In our reading we catch a glimpse of the boy Samuel, being raised by Eli, the priest, who served with His sons in the Tabernacle: the sacred Tent where sacrifices to the LORD God were made, and where, before the Temple was built, God’s presence dwelt with His people.
Samuel had been dedicated by his mother to the LORD because the LORD had answered her prayer and had given her a son. Samuel served God faithfully even as a child. Unfortunately, the same could not be said for Eli’s own sons, who blatantly disgraced the priesthood, and took advantage of those who came to worship God. Our lectionary skips this part of the story, but we are supposed to see this huge contrast between the boy Samuel and Israel’s unfaithful leaders: 1 Samuel 2:22-25.
“Now Eli was very old. He heard all that his sons were doing to all Israel, and how they lay with the women who served at the entrance to the tent of meeting. He said to them, “Why do you do such things? For I hear of your evil dealings from all these people. No, my sons; it is not a good report that I hear the people of the Lord spreading abroad. If one person sins against another, someone can intercede for the sinner with the Lord; but if someone sins against the Lord, who can make intercession?” But they would not listen to the voice of their father; for it was the will of the Lord to kill them.”
The early chapters of Samuel’s story play out this turn of events: the downfall of the corrupt leaders of God’s people, alongside the rise of a faithful miracle-child who serves by helping God’s people to turn back to their LORD. Through this boy Samuel, who from birth had been caught up in the work of the LORD, the Living God was drawing His scattered people back to Himself, so that they all might walk in the ways of His holy love.
Returning now to Luke’s Gospel with the story of Samuel in mind, this strange story of Jesus as a boy in the Temple starts to take on a whole other dimension.
The picture we’re given is that this young boy is completely caught up in the things of God… completely at home in the House of the LORD, “sitting among the teachers, listening to them and asking them questions. And all who heard him were amazed at his understanding and his answers” (Luke 2:46-47).
Unlike Samuel, Jesus, had grown up far from Jerusalem, and the Temple, but as we know Jesus Himself was the ultimate miracle child… conceived by the Holy Spirit, and born of the Virgin Mary… and more than that, as John’s Gospel tells us, this child is God incarnate… God in human flesh… this boy is Himself the meeting place of Heaven and Earth, God’s dwelling among us… the reality that the Temple and Tabernacle pointed to.
And like Samuel, Jesus was growing up at a time when Israel’s leaders, and in particular it’s priesthood had become corrupt, failing to serve the LORD or His people faithfully. The rise of Jesus, for Luke, will coincide with the failure and fall of the faithless guides of God’s people, who constantly clash with our Lord in later days, and who will lead the conspiracy that brings Christ to the cross.

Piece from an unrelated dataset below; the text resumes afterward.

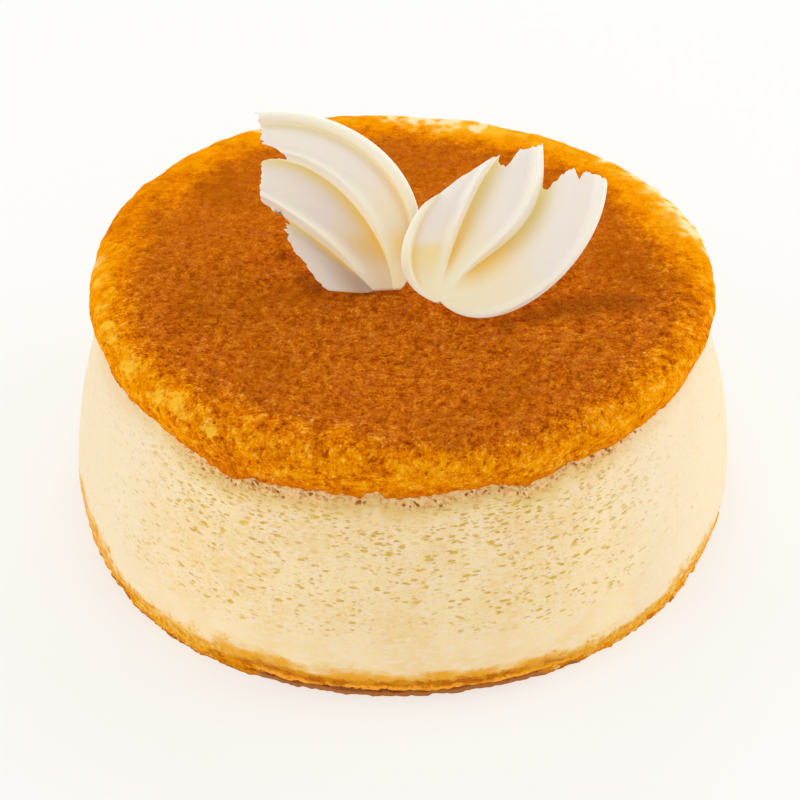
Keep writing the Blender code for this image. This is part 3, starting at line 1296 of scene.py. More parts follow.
@dataclass
class ChocolateFan:
    """A thin shell of three overlapping lobes that spread from a root and end in a broken edge.

    The four ridges are cubic curves in plane millimetres from the root, and each lobe lies between two of
    them. broken_edge gives how far the fan reaches at places across it: (lobes, share of the ridges).
    """

    part: Part
    root: tuple[float, float]
    ridges: tuple
    broken_edge: tuple
    dusk: float  # how grey the fan is in its own shade
    last_cord: bool  # whether the last ridge carries a cord
    seed: int
    lean: float = 50.0  # degrees from lying flat
    solid_thickness: float = 1.7 * MM
    thickness: float = 1.5 * MM
    edge_thickness: float = 0.7 * MM
    side_taper: float = 0.12  # lobes over which its sides thin
    end_taper: float = 0.25  # share of its reach over which it thins towards the broken edge
    lobes: int = 3
    across_steps: int = 216
    reach_steps: int = 120
    rim_steps: int = 4
    lip_place: float = 0.86
    lip_width: float = 0.105
    face_level: float = 0.45
    lip_rise: float = 2.5 * MM
    cord_crest: float = 0.07
    cord_width: float = 0.17
    cord_shade: float = 0.07
    # The last lobe's cord: where it rises, and where it falls and how much.
    rim_rise: Span = (0.79, 0.92)
    rim_fall: Span = (0.95, 1.0)
    rim_drop: float = 0.45
    # The groove beside that cord: its place, half width and depth.
    groove: tuple[float, float, float] = (0.87, 0.02, 0.1)
    # width of the painted shade beside each lip, in lobes
    crease_shade_width: float = 0.28
    cup_depth: float = 2.5 * MM
    bare_root: float = 0.1  # how far out the lips and cords begin
    full_relief: float = 0.55  # and how far out they are full
    sink: float = 0.1 * MM  # of the root into the crust
    raggedness: float = 0.009
    last_rough: float = 1.0  # how much more ragged the last lobe's broken edge is
    torn: float = 0.0  # how ragged the ridges are where the fan is split between two lobes
    notch: float = 0.04  # how far beside a ridge the depth of such a split is read, in lobes
    tear_width: Span = (0.1, 0.03)  # distances from the ridge, in lobes, where the tears begin and are full
    ripple: float = 0.03 * MM
    closeness: float = 0.75  # how much closer the columns lie beside the ridges
    shade_grey_shares: tuple[float, float, float] = (0.06, 0.42, 1.0)  # how much of that greyness each lobe has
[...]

But again, we know that there’s more going on at the cross than meets the eye. It was the way that Jesus broke the power of death, and freed us from the grip of sin… opening up the way of God’s New Life when after being lost to us for three days, Jesus rose again from the grave.
And again, like Samuel, Luke wants us to see that Jesus, even as a young boy, is the one through whom the Living God Himself is at work rescuing His people, returning their hearts to Him, so that we might walk in His holy ways. In Jesus, the Living God has come and dwells among us to draw us to Himself… to reconcile us, and restore us as His faithful people… to make us, to make you and I, a kingdom of priests, and holy nation, a faithful family, together with our sisters and brothers from every nation, walking together in the holy love of the Lord forever.
We live in a time when we’re all encouraged to just “do what’s right in our own eyes”, but Christ has come to open up for us the way to God’s New Life: so that we too might be caught up in what God is up to… living today as God’s faithful family, sharing in His holy love.
In our New Testament reading today, St. Paul tells us what this looks like in practice. Let’s listen again, and let the message really sink in:
“As God’s chosen ones, holy and beloved, clothe yourselves with compassion, kindness, humility, meekness, and patience. Bear with one another and, if anyone has a complaint against another, forgive each other; just as the Lord has forgiven you, so you also must forgive. Above all, clothe yourselves with love, which binds everything together in perfect harmony. And let the peace of Christ rule in your hearts, to which indeed you were called in the one body. And be thankful. Let the word of Christ dwell in you richly; teach and admonish one another in all wisdom; and with gratitude in your hearts sing psalms, hymns, and spiritual songs to God. And whatever you do, in word or deed, do everything in the name of the Lord Jesus, giving thanks to God the Father through him.”
It can be easy to think of Christmas as a story of the promised child, and the holy family gathered serenely around the manger. But our Scriptures today remind us that this promised child has a clear purpose: to bring about the restoration of Israel, and all nations… to draw all peoples everywhere into the family of God… to offer His life on the cross as the sacrifice to deal with all our sins, and set us free to truly be God’s faithful children forever.
As Christians, we have been adopted into the family of God, sharing in the New Life of Jesus Christ through His Spirit at work in us. So, this Christmas season, may we remember that Christ was born into our human family, so that in Him, all of us might live even today as God’s faithful children. Amen.